- _Directions_
Reproduce the listing that follows with no differences at all.

# # # # #

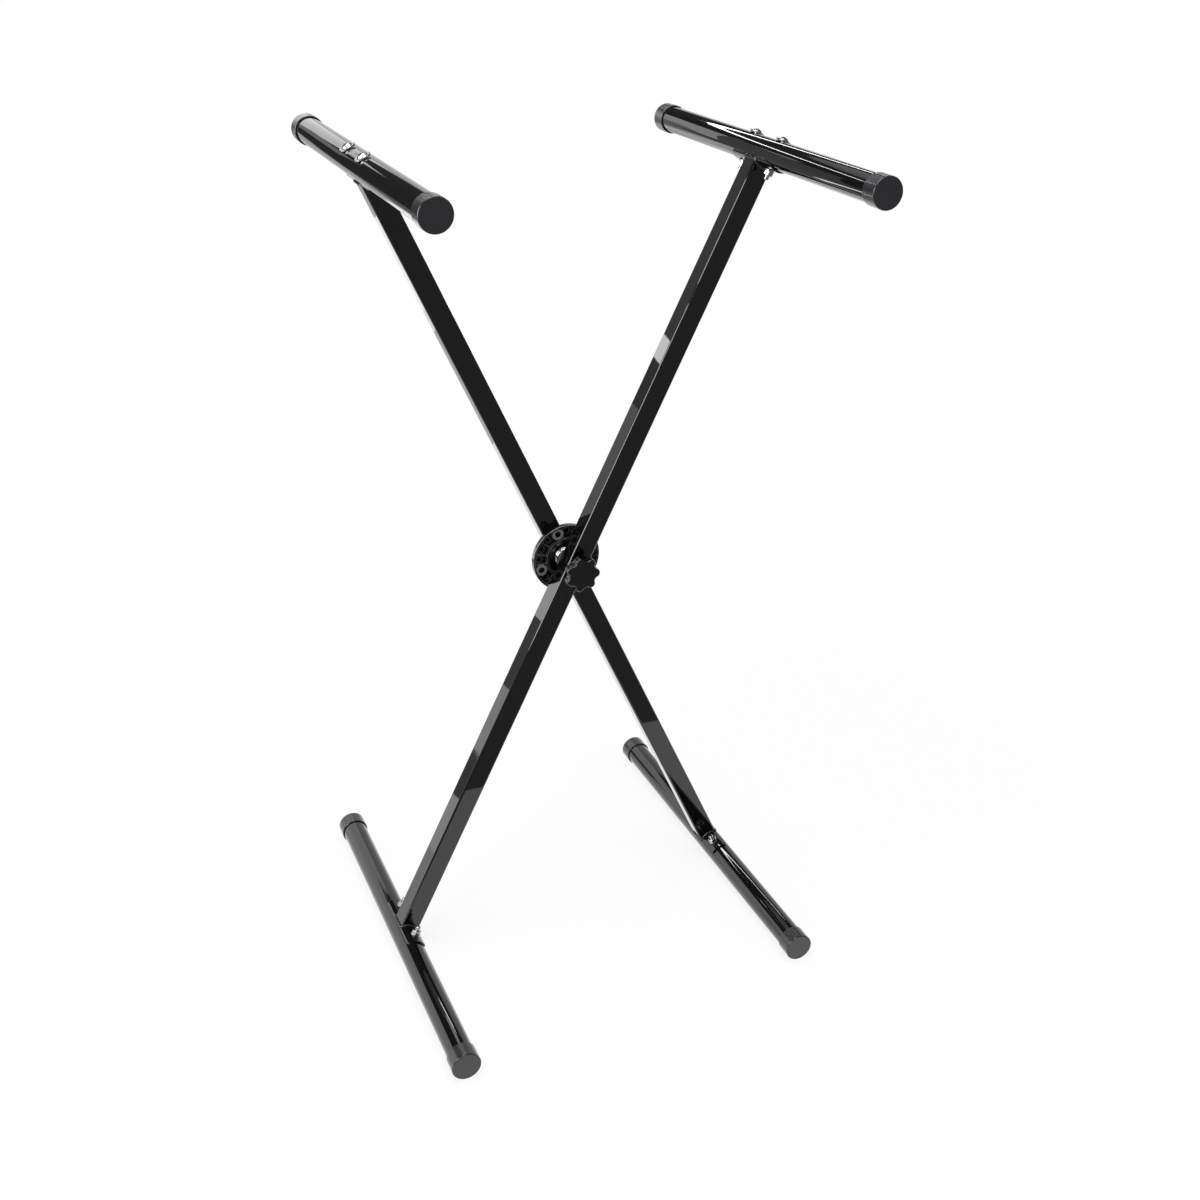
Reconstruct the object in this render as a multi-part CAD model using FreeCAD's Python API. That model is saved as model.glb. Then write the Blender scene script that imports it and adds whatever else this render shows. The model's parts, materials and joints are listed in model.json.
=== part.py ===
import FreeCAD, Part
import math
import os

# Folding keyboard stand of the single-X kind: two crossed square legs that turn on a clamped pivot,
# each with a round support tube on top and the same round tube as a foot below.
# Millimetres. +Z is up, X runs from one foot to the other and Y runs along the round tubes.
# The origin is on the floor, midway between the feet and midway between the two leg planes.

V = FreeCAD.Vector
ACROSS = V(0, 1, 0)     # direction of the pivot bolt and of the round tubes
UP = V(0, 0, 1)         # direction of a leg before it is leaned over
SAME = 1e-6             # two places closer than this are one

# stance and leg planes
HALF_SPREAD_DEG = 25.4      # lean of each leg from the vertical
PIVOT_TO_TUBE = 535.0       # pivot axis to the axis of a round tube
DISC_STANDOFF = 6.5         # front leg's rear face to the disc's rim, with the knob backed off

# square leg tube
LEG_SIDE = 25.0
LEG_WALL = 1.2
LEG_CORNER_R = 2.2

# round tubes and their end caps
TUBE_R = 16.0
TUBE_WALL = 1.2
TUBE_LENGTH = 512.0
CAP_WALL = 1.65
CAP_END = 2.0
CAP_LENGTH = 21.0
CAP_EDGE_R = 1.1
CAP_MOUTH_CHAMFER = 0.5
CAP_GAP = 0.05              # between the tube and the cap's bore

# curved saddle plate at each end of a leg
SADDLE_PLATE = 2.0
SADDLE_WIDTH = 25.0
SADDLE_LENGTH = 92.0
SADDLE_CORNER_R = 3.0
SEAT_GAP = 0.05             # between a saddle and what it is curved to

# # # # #

- _Response to the exercise_
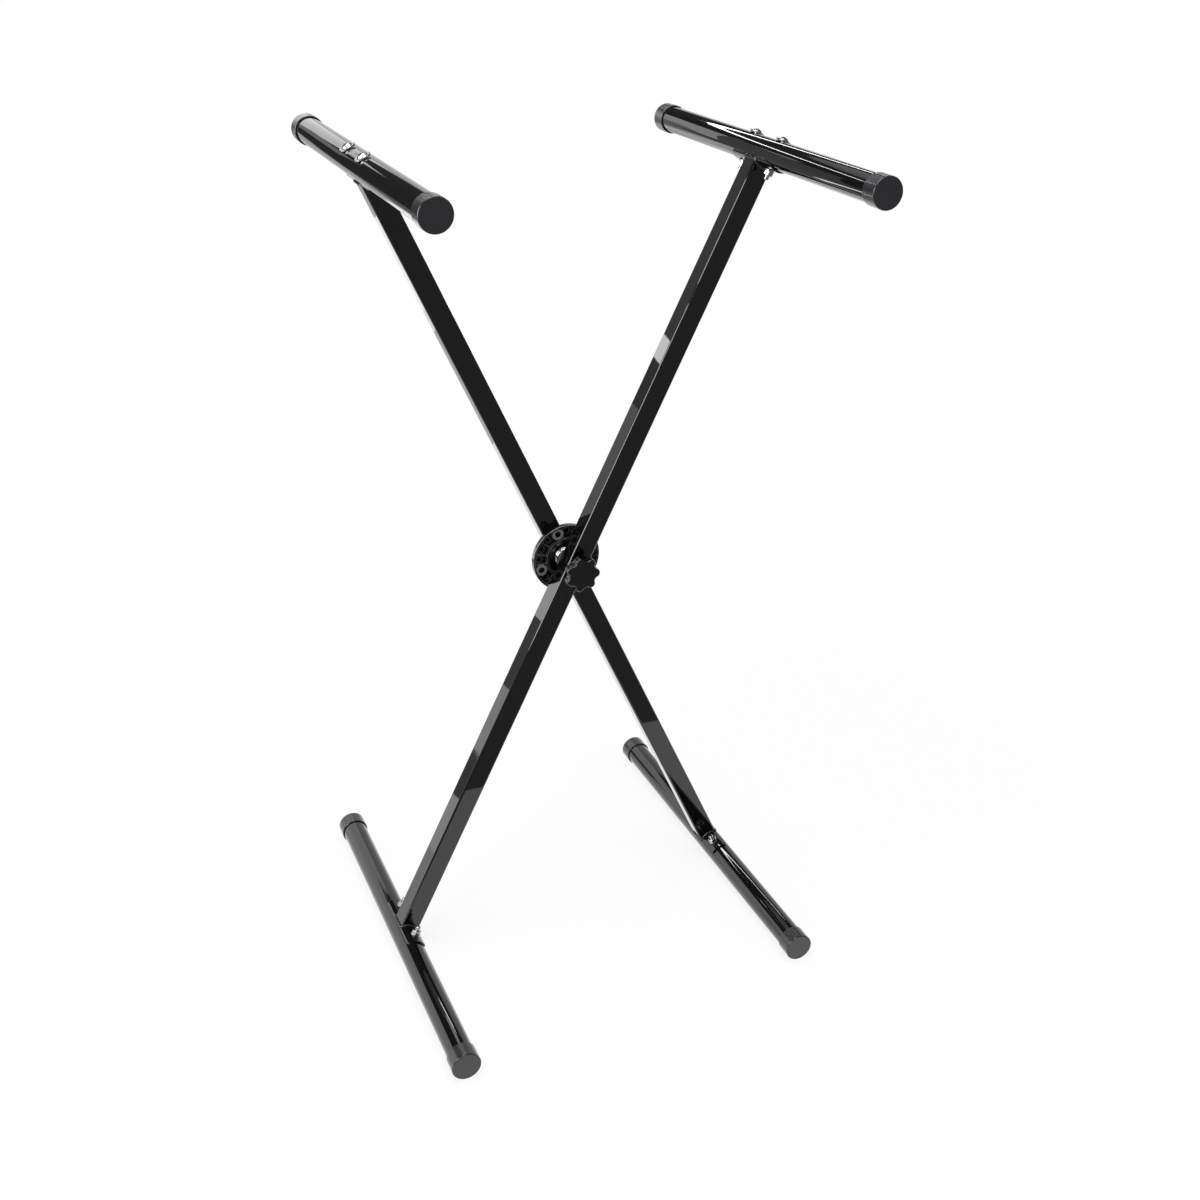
Reconstruct the object in this render as a multi-part CAD model using FreeCAD's Python API. That model is saved as model.glb. Then write the Blender scene script that imports it and adds whatever else this render shows. The model's parts, materials and joints are listed in model.json.
=== part.py ===
import FreeCAD, Part
import math
import os

# Folding keyboard stand of the single-X kind: two crossed square legs that turn on a clamped pivot,
# each with a round support tube on top and the same round tube as a foot below.
# Millimetres. +Z is up, X runs from one foot to the other and Y runs along the round tubes.
# The origin is on the floor, midway between the feet and midway between the two leg planes.

V = FreeCAD.Vector
ACROSS = V(0, 1, 0)     # direction of the pivot bolt and of the round tubes
UP = V(0, 0, 1)         # direction of a leg before it is leaned over
SAME = 1e-6             # two places closer than this are one

# stance and leg planes
HALF_SPREAD_DEG = 25.4      # lean of each leg from the vertical
PIVOT_TO_TUBE = 535.0       # pivot axis to the axis of a round tube
DISC_STANDOFF = 6.5         # front leg's rear face to the disc's rim, with the knob backed off

# square leg tube
LEG_SIDE = 25.0
LEG_WALL = 1.2
LEG_CORNER_R = 2.2

# round tubes and their end caps
TUBE_R = 16.0
TUBE_WALL = 1.2
TUBE_LENGTH = 512.0
CAP_WALL = 1.65
CAP_END = 2.0
CAP_LENGTH = 21.0
CAP_EDGE_R = 1.1
CAP_MOUTH_CHAMFER = 0.5
CAP_GAP = 0.05              # between the tube and the cap's bore

# curved saddle plate at each end of a leg
SADDLE_PLATE = 2.0
SADDLE_WIDTH = 25.0
SADDLE_LENGTH = 92.0
SADDLE_CORNER_R = 3.0
SEAT_GAP = 0.05             # between a saddle and what it is curved to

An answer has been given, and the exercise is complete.